Edit: to terminate the pool, call the shutdown() method:

Pool::shutdown()
{
    {
        std::unique_lock<std::mutex> lock(threadpool_mutex);
        terminate_pool = true; // use this flag in condition.wait
    }

    condition.notify_all(); // wake up all threads.

    // Join all threads.
    for (std::thread &th : threads)
    {
        th.join();
    }

    pool.clear();  
    stopped = true; // use this flag in destructor, if not set, call shutdown() 
}

Note: the anonymous code blocks are used so that when they are exited, the std::unique_lock variables created within them go out of scope, unlocking the mutex.

Solution 2:

You can use C++ Thread Pool Library, https://github.com/vit-vit/ctpl.
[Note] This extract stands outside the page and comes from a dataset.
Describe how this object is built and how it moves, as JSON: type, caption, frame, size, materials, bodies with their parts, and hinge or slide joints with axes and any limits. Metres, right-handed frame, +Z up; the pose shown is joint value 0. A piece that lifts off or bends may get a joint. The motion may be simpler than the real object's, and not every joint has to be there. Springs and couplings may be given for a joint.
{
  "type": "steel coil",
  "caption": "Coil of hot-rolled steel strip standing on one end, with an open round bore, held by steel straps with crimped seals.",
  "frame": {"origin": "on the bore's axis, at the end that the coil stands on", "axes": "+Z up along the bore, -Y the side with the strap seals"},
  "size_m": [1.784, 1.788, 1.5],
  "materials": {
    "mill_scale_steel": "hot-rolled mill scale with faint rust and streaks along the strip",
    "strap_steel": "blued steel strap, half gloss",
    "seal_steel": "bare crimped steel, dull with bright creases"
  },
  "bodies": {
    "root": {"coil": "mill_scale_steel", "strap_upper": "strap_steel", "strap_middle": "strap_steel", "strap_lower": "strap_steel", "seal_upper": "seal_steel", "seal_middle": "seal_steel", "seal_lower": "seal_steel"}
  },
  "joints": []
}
Then the code your wrote can be replaced with the following

#include <ctpl.h>  // or <ctpl_stl.h> if ou do not have Boost library

int main (int argc, char *argv[]) {
    ctpl::thread_pool p(2 /* two threads in the pool */);
    int arr[4] = {0};
    std::vector<std::future<void>> results(4);
    for (int i = 0; i < 8; ++i) { // for 8 iterations,
        for (int j = 0; j < 4; ++j) {
            results[j] = p.push([&arr, j](int){ arr[j] +=2; });
        }
        for (int j = 0; j < 4; ++j) {
            results[j].get();
        }
        arr[4] = std::min_element(arr, arr + 4);
    }
}

You will get the desired number of threads and will not create and delete them over and over again on the iterations.

Solution 3:

A pool of threads means that all your threads are running, all the time – in other words, the thread function never returns. To give the threads something meaningful to do, you have to design a system of inter-thread communication, both for the purpose of telling the thread that there's something to do, as well as for communicating the actual work data.
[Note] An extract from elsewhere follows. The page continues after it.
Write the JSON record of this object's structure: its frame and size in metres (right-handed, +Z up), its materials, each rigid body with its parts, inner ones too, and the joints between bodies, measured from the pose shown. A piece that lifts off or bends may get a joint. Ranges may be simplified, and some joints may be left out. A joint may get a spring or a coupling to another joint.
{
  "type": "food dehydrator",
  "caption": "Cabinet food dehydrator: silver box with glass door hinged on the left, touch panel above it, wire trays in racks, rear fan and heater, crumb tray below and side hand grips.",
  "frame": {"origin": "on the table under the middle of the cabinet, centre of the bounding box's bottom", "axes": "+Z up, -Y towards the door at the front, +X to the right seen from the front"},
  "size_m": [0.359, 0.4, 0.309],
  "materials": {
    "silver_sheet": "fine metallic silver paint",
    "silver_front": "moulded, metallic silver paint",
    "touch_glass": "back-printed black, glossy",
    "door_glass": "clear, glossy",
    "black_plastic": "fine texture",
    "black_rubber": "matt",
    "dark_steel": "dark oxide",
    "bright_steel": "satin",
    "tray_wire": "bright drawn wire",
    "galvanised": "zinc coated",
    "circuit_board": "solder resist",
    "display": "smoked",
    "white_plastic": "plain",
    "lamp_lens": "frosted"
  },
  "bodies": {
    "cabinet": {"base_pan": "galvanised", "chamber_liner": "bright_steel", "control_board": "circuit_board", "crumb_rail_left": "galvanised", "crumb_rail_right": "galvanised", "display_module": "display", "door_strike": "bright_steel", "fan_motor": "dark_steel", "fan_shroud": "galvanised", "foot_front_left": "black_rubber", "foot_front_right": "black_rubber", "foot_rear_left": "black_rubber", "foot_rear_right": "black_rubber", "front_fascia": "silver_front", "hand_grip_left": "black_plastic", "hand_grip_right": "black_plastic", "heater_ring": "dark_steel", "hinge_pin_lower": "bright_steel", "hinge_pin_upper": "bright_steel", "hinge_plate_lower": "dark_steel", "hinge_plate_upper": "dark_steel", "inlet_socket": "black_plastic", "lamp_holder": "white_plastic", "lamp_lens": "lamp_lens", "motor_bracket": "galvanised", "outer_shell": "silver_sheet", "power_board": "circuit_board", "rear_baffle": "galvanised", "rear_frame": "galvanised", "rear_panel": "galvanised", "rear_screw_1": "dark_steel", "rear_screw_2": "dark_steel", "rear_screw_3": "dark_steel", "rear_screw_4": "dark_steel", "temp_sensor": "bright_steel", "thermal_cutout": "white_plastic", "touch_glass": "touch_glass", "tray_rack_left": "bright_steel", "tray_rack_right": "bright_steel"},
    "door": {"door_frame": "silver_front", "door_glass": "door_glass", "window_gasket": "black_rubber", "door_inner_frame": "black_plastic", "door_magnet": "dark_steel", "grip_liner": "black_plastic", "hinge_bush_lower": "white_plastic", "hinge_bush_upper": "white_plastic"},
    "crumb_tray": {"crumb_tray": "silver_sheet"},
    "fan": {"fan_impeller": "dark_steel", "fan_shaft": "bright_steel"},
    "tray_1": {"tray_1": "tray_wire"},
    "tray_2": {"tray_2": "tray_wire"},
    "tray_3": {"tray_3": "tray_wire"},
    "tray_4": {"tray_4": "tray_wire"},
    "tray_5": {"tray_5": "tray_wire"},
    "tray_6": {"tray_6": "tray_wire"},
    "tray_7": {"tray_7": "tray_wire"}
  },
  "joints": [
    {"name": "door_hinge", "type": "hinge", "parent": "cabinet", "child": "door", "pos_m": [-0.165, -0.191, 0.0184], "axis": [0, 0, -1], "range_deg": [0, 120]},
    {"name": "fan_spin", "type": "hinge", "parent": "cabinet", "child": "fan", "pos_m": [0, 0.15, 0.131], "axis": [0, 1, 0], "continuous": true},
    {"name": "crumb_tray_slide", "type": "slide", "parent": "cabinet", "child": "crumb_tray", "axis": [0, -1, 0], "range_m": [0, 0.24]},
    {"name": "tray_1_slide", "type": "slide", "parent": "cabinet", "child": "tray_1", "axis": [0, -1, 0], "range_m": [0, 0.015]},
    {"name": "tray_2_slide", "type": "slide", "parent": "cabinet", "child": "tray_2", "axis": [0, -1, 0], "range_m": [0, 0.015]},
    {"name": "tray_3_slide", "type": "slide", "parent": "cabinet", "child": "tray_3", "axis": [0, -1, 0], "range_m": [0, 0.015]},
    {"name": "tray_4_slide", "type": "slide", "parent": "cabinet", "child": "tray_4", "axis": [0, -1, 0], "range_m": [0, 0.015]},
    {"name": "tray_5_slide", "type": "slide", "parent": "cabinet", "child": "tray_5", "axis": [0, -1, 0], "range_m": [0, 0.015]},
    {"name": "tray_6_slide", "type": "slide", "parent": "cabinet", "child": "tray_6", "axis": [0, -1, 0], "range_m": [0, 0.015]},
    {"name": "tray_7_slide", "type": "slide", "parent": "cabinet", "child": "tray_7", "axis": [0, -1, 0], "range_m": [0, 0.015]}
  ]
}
Typically this will involve some kind of concurrent data structure, and each thread would presumably sleep on some kind of condition variable, which would be notified when there's work to do. Upon receiving the notification, one or several of the threads wake up, recover a task from the concurrent data structure, process it, and store the result in an analogous fashion.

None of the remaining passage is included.